» WRITTEN REQUEST
Extract each line bearing the word "Keep".

» RECORDS FOR THE TASK
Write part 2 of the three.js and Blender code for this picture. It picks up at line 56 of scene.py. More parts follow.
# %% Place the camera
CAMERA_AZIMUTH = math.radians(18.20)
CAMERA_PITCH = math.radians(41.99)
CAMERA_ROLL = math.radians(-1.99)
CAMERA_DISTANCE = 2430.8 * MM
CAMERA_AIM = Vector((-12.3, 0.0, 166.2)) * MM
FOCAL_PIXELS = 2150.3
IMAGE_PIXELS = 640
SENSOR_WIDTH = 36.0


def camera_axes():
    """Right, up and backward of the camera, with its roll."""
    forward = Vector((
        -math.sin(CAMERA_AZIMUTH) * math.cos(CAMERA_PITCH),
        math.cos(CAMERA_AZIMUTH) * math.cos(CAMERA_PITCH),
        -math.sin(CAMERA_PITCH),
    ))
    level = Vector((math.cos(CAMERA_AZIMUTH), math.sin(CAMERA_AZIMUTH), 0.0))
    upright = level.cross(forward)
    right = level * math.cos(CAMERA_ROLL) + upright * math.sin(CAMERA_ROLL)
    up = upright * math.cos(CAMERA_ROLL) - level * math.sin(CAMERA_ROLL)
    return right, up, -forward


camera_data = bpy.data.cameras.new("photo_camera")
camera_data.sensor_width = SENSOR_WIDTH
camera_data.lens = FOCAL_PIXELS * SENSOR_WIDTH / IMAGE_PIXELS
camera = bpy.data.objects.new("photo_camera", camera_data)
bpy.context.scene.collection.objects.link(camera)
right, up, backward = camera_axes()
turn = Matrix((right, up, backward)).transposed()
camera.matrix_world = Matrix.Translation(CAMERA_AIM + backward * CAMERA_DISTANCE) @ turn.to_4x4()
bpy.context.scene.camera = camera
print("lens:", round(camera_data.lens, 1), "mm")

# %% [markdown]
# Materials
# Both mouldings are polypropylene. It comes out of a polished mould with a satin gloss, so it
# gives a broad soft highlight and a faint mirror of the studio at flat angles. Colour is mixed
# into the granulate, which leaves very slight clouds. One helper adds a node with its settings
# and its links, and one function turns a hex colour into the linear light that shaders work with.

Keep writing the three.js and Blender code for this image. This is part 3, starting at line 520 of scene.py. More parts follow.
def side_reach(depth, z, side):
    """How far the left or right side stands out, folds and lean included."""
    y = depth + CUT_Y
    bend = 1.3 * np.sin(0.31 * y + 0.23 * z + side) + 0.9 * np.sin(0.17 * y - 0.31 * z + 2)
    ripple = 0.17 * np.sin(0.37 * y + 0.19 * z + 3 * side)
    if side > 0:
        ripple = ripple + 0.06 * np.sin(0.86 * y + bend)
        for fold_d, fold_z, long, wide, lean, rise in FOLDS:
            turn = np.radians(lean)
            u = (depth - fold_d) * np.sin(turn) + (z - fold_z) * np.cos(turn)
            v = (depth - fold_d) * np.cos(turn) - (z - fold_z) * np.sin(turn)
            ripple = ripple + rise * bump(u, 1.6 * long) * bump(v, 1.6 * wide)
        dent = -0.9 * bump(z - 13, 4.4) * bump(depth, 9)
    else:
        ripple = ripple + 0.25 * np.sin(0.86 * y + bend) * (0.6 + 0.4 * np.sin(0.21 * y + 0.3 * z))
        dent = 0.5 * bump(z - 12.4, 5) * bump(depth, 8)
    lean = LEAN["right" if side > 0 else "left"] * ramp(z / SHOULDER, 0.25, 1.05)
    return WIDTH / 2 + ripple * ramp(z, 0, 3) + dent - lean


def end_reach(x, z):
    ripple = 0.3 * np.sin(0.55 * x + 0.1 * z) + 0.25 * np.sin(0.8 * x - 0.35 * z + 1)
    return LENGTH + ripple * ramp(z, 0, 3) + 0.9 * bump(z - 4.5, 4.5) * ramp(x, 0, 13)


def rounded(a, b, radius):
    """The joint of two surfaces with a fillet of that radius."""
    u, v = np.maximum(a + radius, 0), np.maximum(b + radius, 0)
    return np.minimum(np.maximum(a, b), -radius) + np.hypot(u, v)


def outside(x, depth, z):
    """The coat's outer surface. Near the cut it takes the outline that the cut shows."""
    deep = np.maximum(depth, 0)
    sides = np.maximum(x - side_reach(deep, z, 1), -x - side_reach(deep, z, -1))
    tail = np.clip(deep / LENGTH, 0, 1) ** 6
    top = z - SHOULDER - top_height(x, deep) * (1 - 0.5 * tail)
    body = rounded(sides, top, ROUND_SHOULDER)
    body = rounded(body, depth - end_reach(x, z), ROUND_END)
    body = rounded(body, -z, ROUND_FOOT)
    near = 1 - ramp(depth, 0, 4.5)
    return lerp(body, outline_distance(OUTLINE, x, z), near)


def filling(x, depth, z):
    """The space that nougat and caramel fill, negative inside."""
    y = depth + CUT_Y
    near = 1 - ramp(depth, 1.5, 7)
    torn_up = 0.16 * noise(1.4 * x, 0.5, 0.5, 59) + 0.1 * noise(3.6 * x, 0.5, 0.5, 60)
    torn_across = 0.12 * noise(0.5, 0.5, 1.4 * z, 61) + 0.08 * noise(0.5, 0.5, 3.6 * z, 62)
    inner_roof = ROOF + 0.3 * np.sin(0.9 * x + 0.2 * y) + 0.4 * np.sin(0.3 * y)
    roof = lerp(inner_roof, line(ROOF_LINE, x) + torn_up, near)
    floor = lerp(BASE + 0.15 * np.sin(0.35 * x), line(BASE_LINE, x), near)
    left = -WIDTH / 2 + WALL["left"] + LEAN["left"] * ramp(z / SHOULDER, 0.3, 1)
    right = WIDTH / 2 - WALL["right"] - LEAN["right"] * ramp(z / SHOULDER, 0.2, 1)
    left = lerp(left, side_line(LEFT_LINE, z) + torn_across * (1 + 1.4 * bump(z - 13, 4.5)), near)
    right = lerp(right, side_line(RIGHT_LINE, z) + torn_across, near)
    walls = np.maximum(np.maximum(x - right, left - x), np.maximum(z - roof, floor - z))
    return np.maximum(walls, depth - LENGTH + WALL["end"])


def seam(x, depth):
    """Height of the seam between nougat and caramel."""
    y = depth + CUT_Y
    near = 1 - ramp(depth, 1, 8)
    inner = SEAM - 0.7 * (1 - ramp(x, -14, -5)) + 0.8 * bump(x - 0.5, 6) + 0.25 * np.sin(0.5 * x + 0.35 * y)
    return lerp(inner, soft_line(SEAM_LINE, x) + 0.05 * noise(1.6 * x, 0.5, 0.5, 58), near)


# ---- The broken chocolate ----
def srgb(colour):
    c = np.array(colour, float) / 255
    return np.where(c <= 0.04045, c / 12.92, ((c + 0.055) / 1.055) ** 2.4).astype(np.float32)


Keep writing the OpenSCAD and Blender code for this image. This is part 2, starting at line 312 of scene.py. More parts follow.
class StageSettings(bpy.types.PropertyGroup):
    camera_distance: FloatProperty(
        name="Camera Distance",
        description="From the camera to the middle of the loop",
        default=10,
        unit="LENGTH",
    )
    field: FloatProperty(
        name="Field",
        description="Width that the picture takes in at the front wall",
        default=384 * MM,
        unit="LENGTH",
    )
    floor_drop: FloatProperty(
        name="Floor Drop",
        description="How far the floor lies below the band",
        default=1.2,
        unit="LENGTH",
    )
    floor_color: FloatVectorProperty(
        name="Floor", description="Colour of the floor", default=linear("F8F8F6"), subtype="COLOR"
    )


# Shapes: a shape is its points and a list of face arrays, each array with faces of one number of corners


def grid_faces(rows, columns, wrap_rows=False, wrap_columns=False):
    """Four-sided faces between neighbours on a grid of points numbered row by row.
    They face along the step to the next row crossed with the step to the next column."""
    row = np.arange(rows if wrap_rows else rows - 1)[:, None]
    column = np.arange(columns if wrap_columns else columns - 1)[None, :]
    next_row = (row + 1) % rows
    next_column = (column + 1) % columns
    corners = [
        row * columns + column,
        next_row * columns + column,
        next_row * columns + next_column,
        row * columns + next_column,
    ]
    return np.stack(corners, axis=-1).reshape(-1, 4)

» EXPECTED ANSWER
Keep writing the three.js and Blender code for this image. This is part 3, starting at line 520 of scene.py. More parts follow.
Keep writing the OpenSCAD and Blender code for this image. This is part 2, starting at line 312 of scene.py. More parts follow.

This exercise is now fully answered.